The game gets triply curiouser (i.e., curiouser, curiouser, and curiouser) when the recent Palace moves are factored in.  The President has recently offered to make the vice president the anti-illegal drugs czarina, with full powers to resolve the drug menace that so far eluded a complete solution. The President, apparently, has begun to react to the vice president’s political sniping; he would now want the vice president to prove that she can really operate, on the ground, on her own, and do better.

The President’s move and thoughts, interestingly, come in perfect cadence with  the judicial developments and provide the occasion for those with long memories to verbalize long-unvoiced thoughts about the last elections, the vice-presidential results, and the vice president’s competence to lead and guide the nation.

Keen election watchers would recall the unusual developments at the Comelec prior to the election – such as the change in the Spanish “n” that Smartmatic should not have done on its own and without the consent of the Comelec. The watchers must have really wondered what the change was all about and why the Comelec did not even chastise Smartmatic for the unauthorized act.

People who watched the 2016 counting of votes must have likewise become suspicious when they saw the massive Marcos lead on tabulation night,  overtaken and reversed overnight.  This development, by itself, must have led people to think back to the Spanish “n” and tales of election machines found in unusual places, as well as the close proximity of the Smartmatic and the Liberal Party operating locations.

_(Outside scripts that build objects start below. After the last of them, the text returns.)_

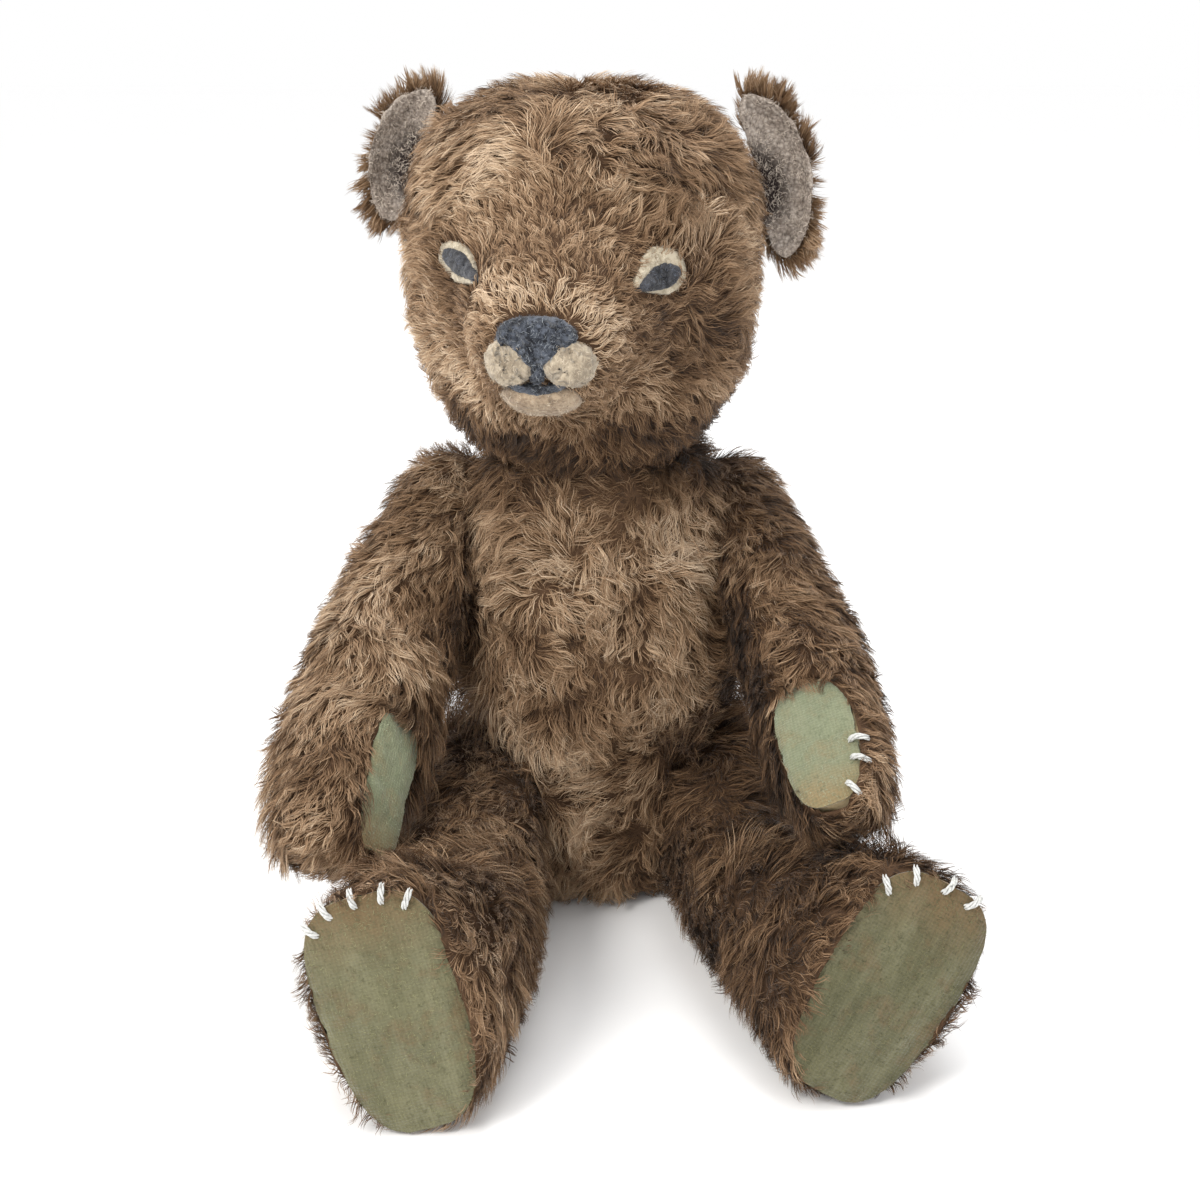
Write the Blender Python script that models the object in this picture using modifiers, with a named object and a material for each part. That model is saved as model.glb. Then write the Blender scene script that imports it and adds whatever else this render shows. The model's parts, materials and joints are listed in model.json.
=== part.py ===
"""Jointed teddy bear, sitting, built as its separate sewn, stuffed and jointed pieces.

Metres, +Z up.  The bear faces -Y, its left side is +X, and the origin is the middle of the flat seat
under the torso.  Each limb and the head turns on a disc joint: a card disc and a washer on either side
of the two skins, drawn together by one cotter pin that lies on the joint's axis.
"""
import math

import bmesh
import bpy
from mathutils import Matrix, Vector
from mathutils.bvhtree import BVHTree

# ---------------------------------------------------------------- driving dimensions
SKIN = 0.0012            # mohair cloth
FELT_GAP = 0.0008        # air under a felt piece that follows a faceted skin
GAP = 0.0003             # air between touching pieces
STUFFING_GAP = 0.0013    # air between a skin and its stuffing
SEAM_GAP = 0.0003        # half of the air between two skins at a joint

# neck
NECK_AXIS = Vector((-0.003, -0.006, 0.168))
# shoulders: centre of the disc, its X outward, tilt of the disc plane, and how far the arm is raised
SHOULDER = {"left": Vector((0.0425, 0.000, 0.135)), "right": Vector((0.0455, 0.000, 0.136))}
SHOULDER_TILT = math.radians(12)
ARM_RAISE = {"left": math.radians(64), "right": math.radians(50)}
# hips: centre of the disc on the bear's left, tilt of the disc plane, and how far each leg is splayed
HIP = Vector((0.0200, 0.004, 0.0325))
HIP_TILT = math.radians(4)
LEG_SPLAY = {"left": math.radians(6.5), "right": math.radians(1.5)}
FOOT_LEAN = {"left": math.radians(27), "right": math.radians(12)}
ANKLE_START, ANKLE_END = 0.075, 0.160          # where a leg turns to the lean of its foot
FOOT_OUT = {"left": 0.0455, "right": 0.0345}   # the sole's middle, from the hip's plane
LEG_LENGTH = {"left": 0.177, "right": 0.186}   # hip axis to the middle of the sole
SOLE_TILT = math.radians(8)

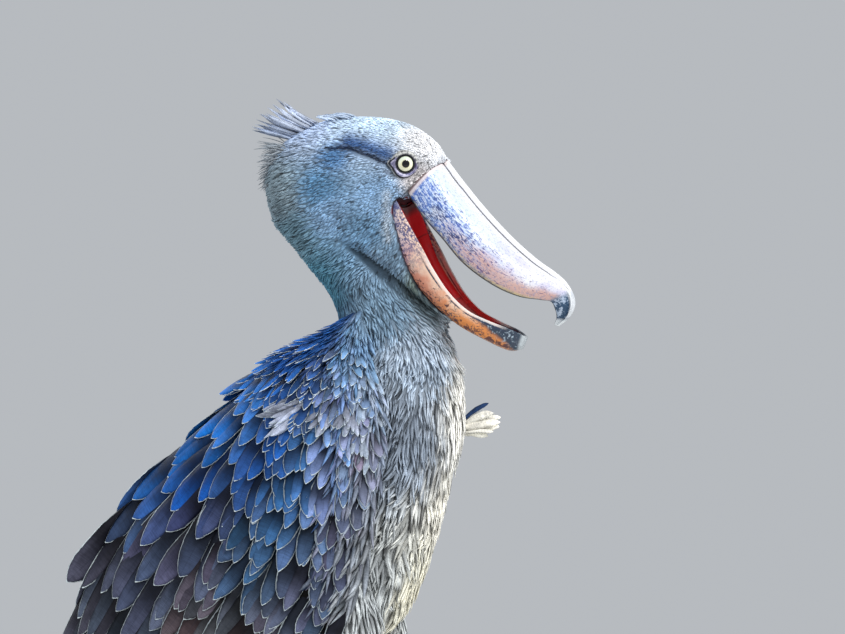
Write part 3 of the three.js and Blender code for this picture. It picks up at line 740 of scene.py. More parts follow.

These suspicions were not at all allayed by reports involving the domestic squabble between Comelec Chairman Andy Bautista and his wife; allegations of unexplained funds in the chairman’s possession; indirect ties between the chairman and Smartmatic; and the chairman’s unexplained disappearance and “whereabouts unknown” status in the US despite live local questions about vast and consistently flowing deposits at the Luzon Development Bank on or around election time. All these remain and have so far remained unquestioned and unexplained.

Truly, the wizardry Chairman Bautista demonstrated could have only been achieved if there had been a master magician behind him, masterfully whisking his moves into place. Who was the master magician, many had asked, but no satisfactory answers have so far been given.

These past developments and the questions that the President himself raised, as well as old and emerging doubts in the public mind, must have awakened sleeping questions on succession that the President inadvertently implied.

Those fond of speculation asked: What kind of successor would Vice President Robredo be, if and when the unthinkable happens. This possibility, of course, is not an idle one, and is the Constitution’s reason in providing for a vice president.

Let me extend this trip into Wonderland further, by asking: Can these thoughts be far away from the minds of our justices when they sat down (and when they will again sit down) to deliberate on how to meet the legal challenges that the Marcos-Robredo election dispute pose for the nation?

Lest I be misunderstood, I am not referring to conscious and deliberate judicial acts to favor one side or the other. Our magistrates are bound by the Constitution and by sworn ties of obligation to the nation. They are presumed to act impartially; they can only consider proven facts and must strictly apply the law to these proven facts.

In the Marcos-Robredo dispute, they appear in fact to have acted very carefully; one justice even pointedly explained to the media, outside of the court’s resolution, that they simply intended to satisfy the requirements of due process.

When I mentioned the court and its decision-making thought process, my own thoughts, of course, were in the realm of the Wonderland – that the unconscious mind, without the participation of conscious thoughts, could impel people to act and to see things differently from what the disciplined conscious mind perceives.

This influencing factor is not wholly speculative in Wonderland and can take place, given the suspicious and unexplained 2016 election developments; the vice president’s consistent contrarian stance on national concerns; her patent willingness to bring the President down, even before international fora; her obvious lack of experience and track record in governance; and the doubts that have begun to surface – both in the regular and social media – regarding her competence.

Could I be acting and thinking like Alice?